An especially sensitive topic that affects the relations between Muslims and Western societies is Islamist terrorism and Islamism at large. Great Britain in particular served for a long time as a retreat for many activists from the Islamic world threatened by persecution in their countries of origin, among them also radical preachers of jihad, long before London itself was hit by (home-grown) Islamist terrorists in July 2005. Events such as the conflict over Salman Rushdie’s novel The Satanic Verses (1989), the riots in the suburbs of Paris (2005), or the publication of the controversial Danish Muhammad cartoons (2006)—all of which had severe consequences far beyond their European context—show the potential of agitators to eclipse the peaceful majority of Muslims living in Europe and to provoke hostility among Europeans toward everything Islamic.

The debates about what has aptly been described as “globalized Islam” is determined by several important issues: the contest for legal and spiritual authority over Islam in Europe, the interaction between organizations in the Islamic world and European Muslim individuals and associations, the attempts to create a European Muslim identity, and the emergence of international terrorism. In the process of reaching common ground for coexistence, both sides have to redefine traditional stances with regard to the relation between religion and society.

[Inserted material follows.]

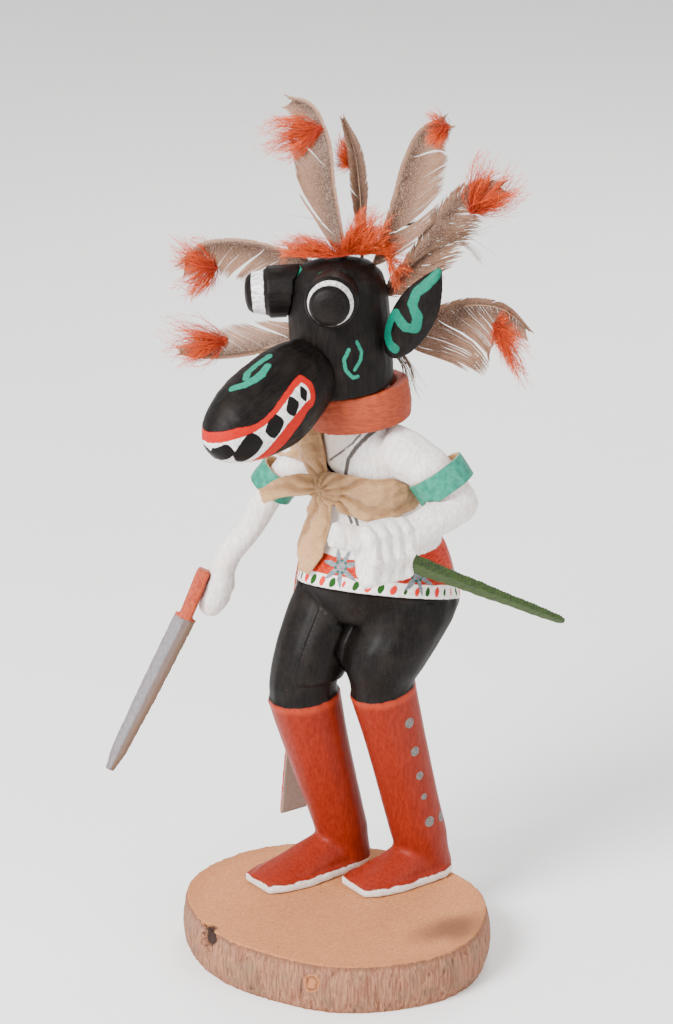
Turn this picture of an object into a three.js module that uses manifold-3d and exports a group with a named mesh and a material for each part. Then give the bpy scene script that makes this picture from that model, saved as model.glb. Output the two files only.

See also abodes of Islam, war, and truce; minorities; Muslim Brotherhood; Muslim League; al-Qaradawi, Yusuf (b. 1926)

Further Reading

Aziz al-Azmeh and Effie Fokas, eds., Islam in Europe: Diversity, Identity and Influence, 2008; Christopher Caldwell, Reflections on the Revolution in Europe: Can Europe Be the Same with Different People in It?, 2009; Gilles Kepel, Allah in the West: Islamic Movements in America and Europe, 1997; Jytte Klausen, The Islamic Challenge: Politics and Religion in Western Europe, 2005; Yusuf al-Qaradawi, Fiqh of Muslim Minorities. Contentious Issues and Recommended Solutions, 2003; Tariq Ramadan, Western Muslims and the Future of Islam, 2004; Olivier Roy, Globalized Islam: The Search for a New Ummah, 2004.